I believe good-faith Christians can engage in dialogue around these issues. Dreher does not. He seems to believe that the gulf between Eastern Bloc underground Christians and dissident Marxists is smaller than the gulf between modern conservative and modern progressive Christians. This is, in my view, a very sad vision of the Church.

A recurring theme for Dreher is the hatred he imagines the Left has for its opponents: “[social justice] masks its hatred of dissenters from its utopian ideology in the guise of helping and healing.” Needless to say, this has not been my experience of social justice types, even when I’ve dissented among them. Yes, the more extreme SJWs will shut down a reasonable dialogue because such-and-such preposition about the autonomy of the individual is “a form of violence” against communities of color or some such nonsense. But is the most extreme rhetoric of a typical integrationist any less chilling?

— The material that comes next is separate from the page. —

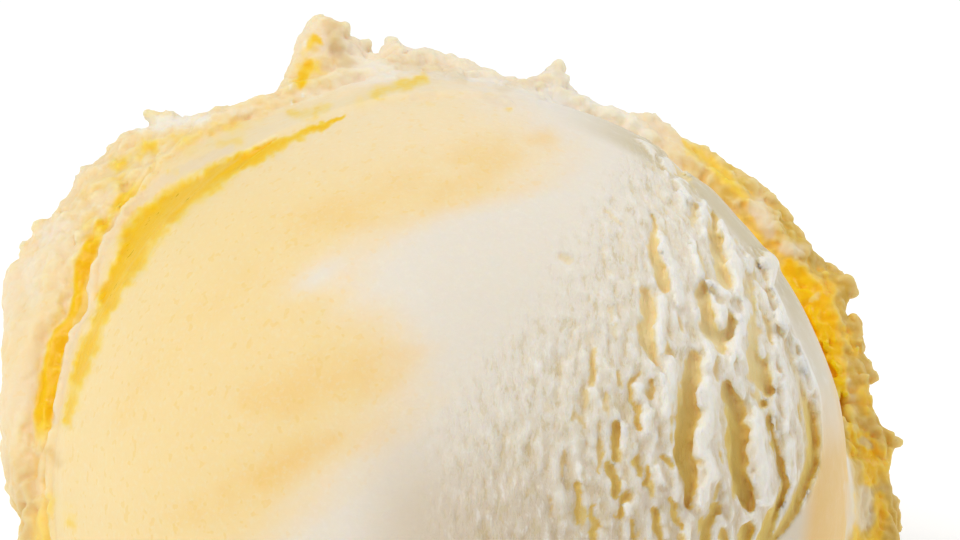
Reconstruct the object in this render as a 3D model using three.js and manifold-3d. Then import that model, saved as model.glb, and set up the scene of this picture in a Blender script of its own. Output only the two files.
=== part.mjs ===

In closing, I want to emphasize that nobody can doubt the authenticity of Dreher’s faith. I’m not one of those who was shocked by St. Vladimir’s decision to platform Dreher or who called for the cancellation of his lecture. I’d welcome the chance to interview Dreher and, frankly, I’d have many questions and concerns for him that are pretty far removed from the issues raised in Live Not by Lies. I’m interested in his everyday faith, in his everyday struggles, and in his relationship to the secular sphere as it exists now (as opposed to his imagined totalitarian future). But for now, unless he reaches out, this will be my last word on Dreher for a while.